Begin LISTED RECORDS

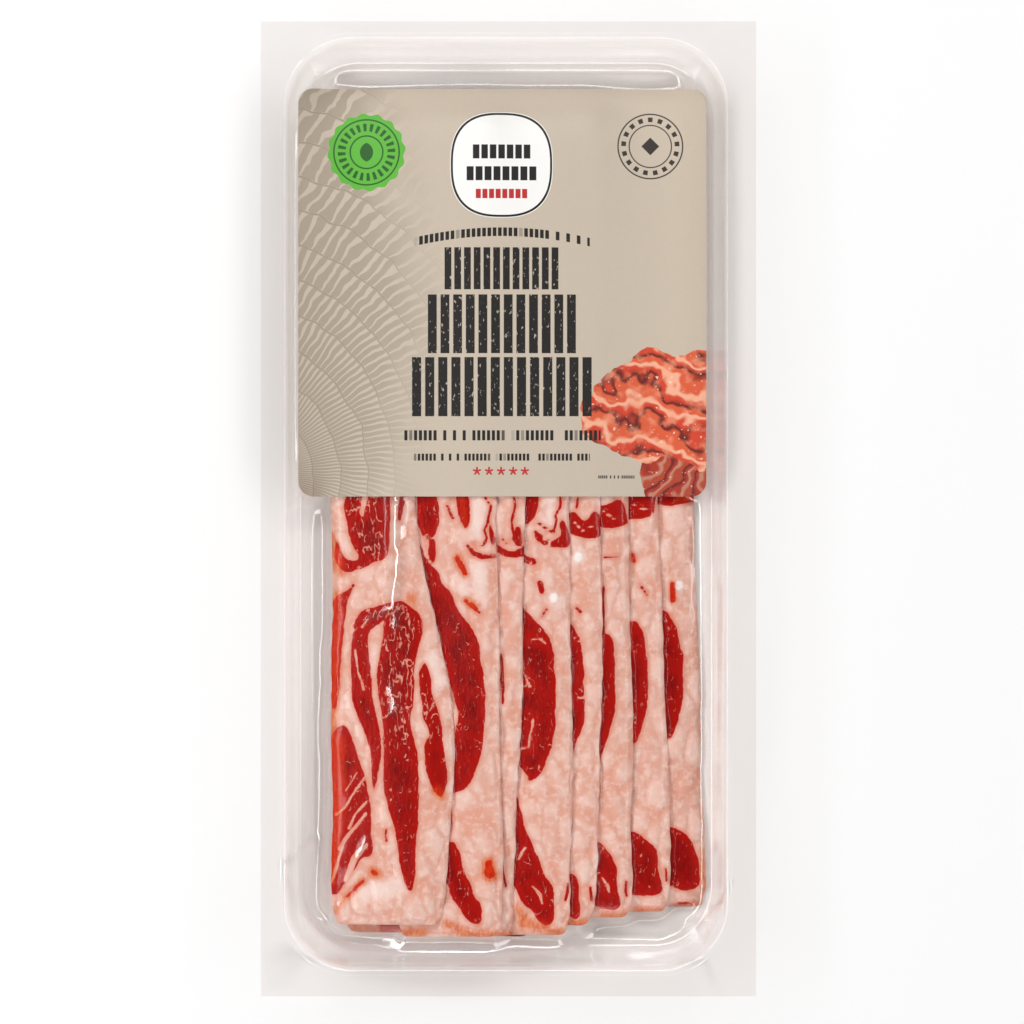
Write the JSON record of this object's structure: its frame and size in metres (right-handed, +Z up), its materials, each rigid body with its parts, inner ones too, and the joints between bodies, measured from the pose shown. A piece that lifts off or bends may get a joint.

End LISTED RECORDS
Begin LISTED RECORDS

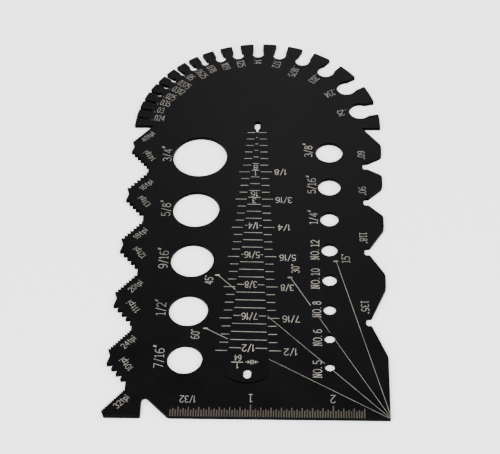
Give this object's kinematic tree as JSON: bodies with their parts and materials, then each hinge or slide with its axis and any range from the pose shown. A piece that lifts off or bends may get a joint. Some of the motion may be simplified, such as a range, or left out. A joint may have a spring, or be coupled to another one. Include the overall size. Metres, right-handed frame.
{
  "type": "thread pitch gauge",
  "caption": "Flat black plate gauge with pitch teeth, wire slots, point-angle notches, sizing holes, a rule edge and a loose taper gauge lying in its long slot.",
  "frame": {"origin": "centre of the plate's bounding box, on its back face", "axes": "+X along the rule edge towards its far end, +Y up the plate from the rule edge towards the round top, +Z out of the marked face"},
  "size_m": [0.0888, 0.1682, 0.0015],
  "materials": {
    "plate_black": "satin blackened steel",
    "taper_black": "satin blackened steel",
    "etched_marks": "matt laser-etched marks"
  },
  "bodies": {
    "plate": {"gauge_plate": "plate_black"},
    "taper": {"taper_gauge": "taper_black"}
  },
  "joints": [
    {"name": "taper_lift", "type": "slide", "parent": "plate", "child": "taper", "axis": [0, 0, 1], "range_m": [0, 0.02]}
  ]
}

End LISTED RECORDS
Begin LISTED RECORDS

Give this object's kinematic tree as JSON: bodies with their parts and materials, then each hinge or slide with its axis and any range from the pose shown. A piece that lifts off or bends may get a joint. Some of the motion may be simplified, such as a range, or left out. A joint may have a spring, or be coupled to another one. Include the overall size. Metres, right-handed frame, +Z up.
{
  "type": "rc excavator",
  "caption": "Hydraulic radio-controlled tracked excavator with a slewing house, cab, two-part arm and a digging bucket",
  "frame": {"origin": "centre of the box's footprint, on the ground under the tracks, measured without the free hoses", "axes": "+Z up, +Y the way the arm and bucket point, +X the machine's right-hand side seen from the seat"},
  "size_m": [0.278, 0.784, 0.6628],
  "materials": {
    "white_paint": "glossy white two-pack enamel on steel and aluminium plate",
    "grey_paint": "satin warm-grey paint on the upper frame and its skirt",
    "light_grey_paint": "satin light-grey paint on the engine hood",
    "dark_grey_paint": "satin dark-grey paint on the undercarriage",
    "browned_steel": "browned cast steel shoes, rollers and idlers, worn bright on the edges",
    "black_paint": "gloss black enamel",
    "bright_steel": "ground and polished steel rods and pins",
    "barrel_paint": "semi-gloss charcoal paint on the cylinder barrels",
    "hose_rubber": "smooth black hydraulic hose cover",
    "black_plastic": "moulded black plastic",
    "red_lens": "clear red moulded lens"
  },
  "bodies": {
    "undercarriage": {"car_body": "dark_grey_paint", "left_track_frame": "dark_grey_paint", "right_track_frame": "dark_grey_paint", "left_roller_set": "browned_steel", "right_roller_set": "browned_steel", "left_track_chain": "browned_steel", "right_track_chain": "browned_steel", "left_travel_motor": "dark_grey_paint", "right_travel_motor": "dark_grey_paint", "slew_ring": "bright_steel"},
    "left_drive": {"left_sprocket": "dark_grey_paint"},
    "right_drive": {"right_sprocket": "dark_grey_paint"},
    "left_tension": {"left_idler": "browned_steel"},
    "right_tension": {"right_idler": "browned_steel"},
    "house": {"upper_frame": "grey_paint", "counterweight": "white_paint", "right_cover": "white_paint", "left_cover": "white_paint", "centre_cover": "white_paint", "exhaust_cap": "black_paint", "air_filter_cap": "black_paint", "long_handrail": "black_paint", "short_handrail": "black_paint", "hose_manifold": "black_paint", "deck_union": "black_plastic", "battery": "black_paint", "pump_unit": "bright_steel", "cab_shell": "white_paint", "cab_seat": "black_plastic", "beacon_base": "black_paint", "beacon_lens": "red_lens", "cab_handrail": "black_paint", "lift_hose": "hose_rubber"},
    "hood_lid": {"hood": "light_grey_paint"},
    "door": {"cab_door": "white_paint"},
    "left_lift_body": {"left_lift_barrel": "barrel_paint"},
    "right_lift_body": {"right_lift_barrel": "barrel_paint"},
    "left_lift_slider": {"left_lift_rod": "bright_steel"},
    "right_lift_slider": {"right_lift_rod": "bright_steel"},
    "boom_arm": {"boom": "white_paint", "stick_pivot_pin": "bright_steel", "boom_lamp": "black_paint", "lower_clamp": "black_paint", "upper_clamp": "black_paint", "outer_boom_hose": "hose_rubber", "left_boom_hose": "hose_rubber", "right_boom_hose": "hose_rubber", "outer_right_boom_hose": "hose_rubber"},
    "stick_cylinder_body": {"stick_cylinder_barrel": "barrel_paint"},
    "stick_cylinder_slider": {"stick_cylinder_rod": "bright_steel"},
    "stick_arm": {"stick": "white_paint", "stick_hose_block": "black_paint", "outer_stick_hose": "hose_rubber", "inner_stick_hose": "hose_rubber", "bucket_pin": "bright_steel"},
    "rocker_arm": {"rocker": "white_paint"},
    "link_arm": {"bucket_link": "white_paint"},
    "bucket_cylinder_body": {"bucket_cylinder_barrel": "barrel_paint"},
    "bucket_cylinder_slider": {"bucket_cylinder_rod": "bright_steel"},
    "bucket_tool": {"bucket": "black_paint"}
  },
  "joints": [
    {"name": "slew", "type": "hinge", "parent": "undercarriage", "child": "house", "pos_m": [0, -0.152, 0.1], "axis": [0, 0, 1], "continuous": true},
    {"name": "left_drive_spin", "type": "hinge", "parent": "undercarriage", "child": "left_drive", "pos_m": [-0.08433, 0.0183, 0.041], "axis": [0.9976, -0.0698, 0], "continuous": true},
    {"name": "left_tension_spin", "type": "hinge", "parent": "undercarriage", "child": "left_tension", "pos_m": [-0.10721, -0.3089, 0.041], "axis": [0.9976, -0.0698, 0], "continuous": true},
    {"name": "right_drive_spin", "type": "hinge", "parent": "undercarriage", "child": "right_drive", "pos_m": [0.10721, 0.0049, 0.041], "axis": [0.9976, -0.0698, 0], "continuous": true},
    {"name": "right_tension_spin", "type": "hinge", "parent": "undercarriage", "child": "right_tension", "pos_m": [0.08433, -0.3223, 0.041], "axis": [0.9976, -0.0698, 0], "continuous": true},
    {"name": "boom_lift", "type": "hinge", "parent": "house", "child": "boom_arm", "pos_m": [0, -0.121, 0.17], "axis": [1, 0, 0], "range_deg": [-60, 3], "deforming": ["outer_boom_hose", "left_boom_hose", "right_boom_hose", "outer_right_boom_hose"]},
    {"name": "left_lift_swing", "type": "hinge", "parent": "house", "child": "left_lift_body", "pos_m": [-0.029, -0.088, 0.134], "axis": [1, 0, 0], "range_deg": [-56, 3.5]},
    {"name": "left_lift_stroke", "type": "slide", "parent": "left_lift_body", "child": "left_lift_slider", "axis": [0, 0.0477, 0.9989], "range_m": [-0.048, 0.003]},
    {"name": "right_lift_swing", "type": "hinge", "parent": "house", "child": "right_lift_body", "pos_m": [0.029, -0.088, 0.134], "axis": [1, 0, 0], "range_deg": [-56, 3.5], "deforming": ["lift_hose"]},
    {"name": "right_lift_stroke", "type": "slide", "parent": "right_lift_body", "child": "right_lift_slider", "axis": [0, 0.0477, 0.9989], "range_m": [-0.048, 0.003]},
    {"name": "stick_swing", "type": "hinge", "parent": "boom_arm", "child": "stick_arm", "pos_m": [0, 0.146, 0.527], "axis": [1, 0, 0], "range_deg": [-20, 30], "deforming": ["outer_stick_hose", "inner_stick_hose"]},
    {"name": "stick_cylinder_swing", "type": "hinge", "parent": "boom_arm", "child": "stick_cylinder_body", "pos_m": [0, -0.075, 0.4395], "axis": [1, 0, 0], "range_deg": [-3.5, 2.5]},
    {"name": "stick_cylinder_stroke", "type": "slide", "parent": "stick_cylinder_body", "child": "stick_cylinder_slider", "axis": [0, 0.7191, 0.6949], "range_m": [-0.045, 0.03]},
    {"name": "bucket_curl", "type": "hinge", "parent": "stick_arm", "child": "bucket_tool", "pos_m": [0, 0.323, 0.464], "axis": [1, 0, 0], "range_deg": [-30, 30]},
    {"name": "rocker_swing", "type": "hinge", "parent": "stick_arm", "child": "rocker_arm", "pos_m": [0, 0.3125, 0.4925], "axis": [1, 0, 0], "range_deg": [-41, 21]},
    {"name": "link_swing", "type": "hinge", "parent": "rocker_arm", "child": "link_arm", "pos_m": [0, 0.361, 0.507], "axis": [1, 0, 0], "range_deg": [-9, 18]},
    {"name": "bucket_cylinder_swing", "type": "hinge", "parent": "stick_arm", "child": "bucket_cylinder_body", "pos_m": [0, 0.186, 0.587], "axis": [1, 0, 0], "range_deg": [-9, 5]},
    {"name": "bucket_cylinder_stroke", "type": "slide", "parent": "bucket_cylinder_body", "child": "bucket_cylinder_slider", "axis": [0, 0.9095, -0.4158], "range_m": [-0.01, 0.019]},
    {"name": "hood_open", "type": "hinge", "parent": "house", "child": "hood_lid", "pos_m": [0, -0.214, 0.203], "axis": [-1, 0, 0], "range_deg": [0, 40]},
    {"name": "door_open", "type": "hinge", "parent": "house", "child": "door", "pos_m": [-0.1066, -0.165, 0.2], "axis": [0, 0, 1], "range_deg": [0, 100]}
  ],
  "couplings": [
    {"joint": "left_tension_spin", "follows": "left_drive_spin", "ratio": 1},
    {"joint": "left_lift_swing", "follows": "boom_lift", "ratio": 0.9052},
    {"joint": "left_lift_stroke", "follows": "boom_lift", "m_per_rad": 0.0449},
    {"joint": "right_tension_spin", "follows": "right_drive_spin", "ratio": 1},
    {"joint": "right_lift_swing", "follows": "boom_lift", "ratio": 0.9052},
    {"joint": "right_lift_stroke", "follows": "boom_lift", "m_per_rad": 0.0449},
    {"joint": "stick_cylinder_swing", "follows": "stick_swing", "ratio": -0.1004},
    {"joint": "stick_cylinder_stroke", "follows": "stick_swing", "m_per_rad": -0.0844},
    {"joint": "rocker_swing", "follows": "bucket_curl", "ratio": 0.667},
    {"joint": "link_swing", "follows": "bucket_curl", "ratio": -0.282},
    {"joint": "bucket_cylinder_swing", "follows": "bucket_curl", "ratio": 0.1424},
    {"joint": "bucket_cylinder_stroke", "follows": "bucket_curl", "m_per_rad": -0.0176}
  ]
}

End LISTED RECORDS

REQUIRED WORK:
Search the lines for "then". Copy each line that has it.

RESULT OF THIS EXERCISE:
Give this object's kinematic tree as JSON: bodies with their parts and materials, then each hinge or slide with its axis and any range from the pose shown. A piece that lifts off or bends may get a joint. Some of the motion may be simplified, such as a range, or left out. A joint may have a spring, or be coupled to another one. Include the overall size. Metres, right-handed frame.
Give this object's kinematic tree as JSON: bodies with their parts and materials, then each hinge or slide with its axis and any range from the pose shown. A piece that lifts off or bends may get a joint. Some of the motion may be simplified, such as a range, or left out. A joint may have a spring, or be coupled to another one. Include the overall size. Metres, right-handed frame, +Z up.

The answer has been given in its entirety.